The Numbers vs. The Narrative
| Metric | McNeese | Vanderbilt |
|---|---|---|
| KenPom Rank | #66 | #12 |
| RPI | #35 | #18 |
| Strength of Schedule | #202 | #16 |
| Q1 Record | 0-3 | 8-5 |
| Adj. Offensive Efficiency | 114.3 (#91) | 126.8 (#7) |
| Adj. Defensive Efficiency | 101.8 (#49) | 99.3 (#31) |
| Forced Turnover Rate | 24.6% (#1) | 17.9% (#105) |
The style clash here is real. Vanderbilt wants to push the tempo slightly and leverage their 130.2 offensive rating (#3 in raw efficiency), but McNeese’s #310 pace ranking forces opponents into their grind. The projected total of 142.9 possessions by the model is 7.6 points under the market’s 150.5, which tells you the market is overvaluing Vanderbilt’s scoring ceiling in a game McNeese will slow to a crawl.
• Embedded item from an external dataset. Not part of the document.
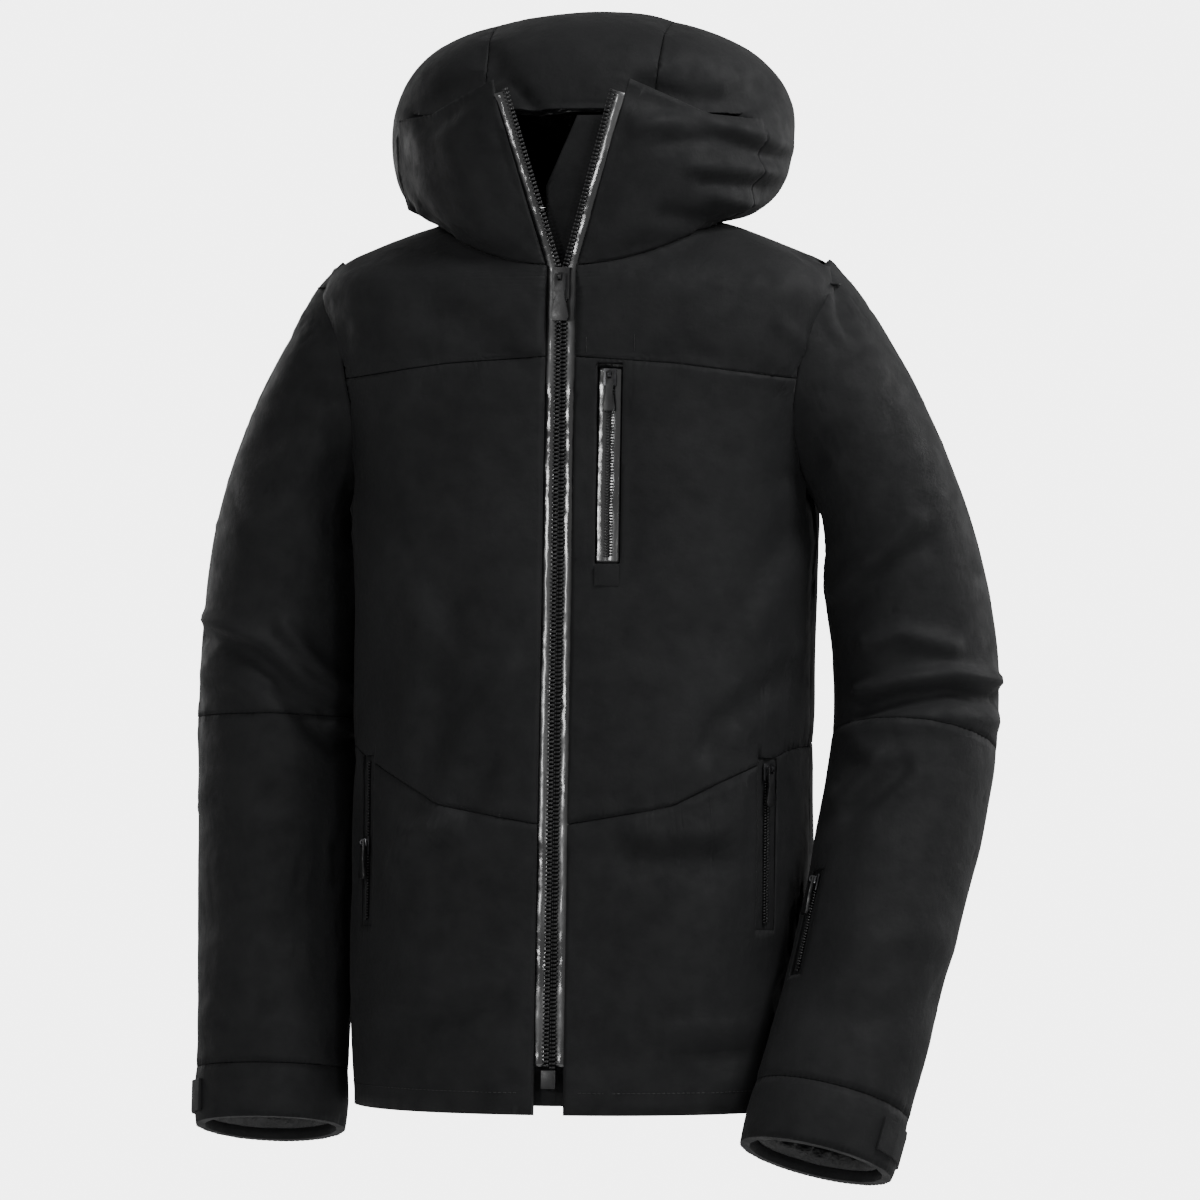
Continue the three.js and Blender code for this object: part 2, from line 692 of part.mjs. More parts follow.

The Commodores’ 31.2% offensive rebounding rate (#159) is mediocre, while McNeese’s 36.0% (#9) gives them extra possessions. In a 64-possession game, that’s 2-3 additional scoring chances—enough to keep this within the number.
The Play
I’m not betting McNeese to win outright, but I am betting they keep this within single digits. Vanderbilt’s defensive metrics are too shaky, and the Cowboys’ turnover-forcing pressure creates chaos. The Commodores are 4-10-1 ATS on the road this season, and while this is a neutral site, the lack of a home crowd advantage matters. McNeese is 14-16-1 ATS overall, but they’re battle-tested in tight games and won’t fold under the bright lights.
The biggest risk? McNeese’s three-point shooting goes ice-cold, and Vanderbilt’s 79.3% free throw shooting allows them to pull away late. But the Cowboys’ 74.7% free throw percentage (#86) is respectable enough to trade buckets, and their defensive rebounding keeps Vanderbilt from getting second chances.
BASH’S BEST BET: McNeese +11.5 for 2 units. The Southland survivor has the defensive profile to hang around, and the market is overvaluing Vanderbilt’s offensive firepower in a game that’s going to be decided in the 60s and 70s. Take the points and trust the defense.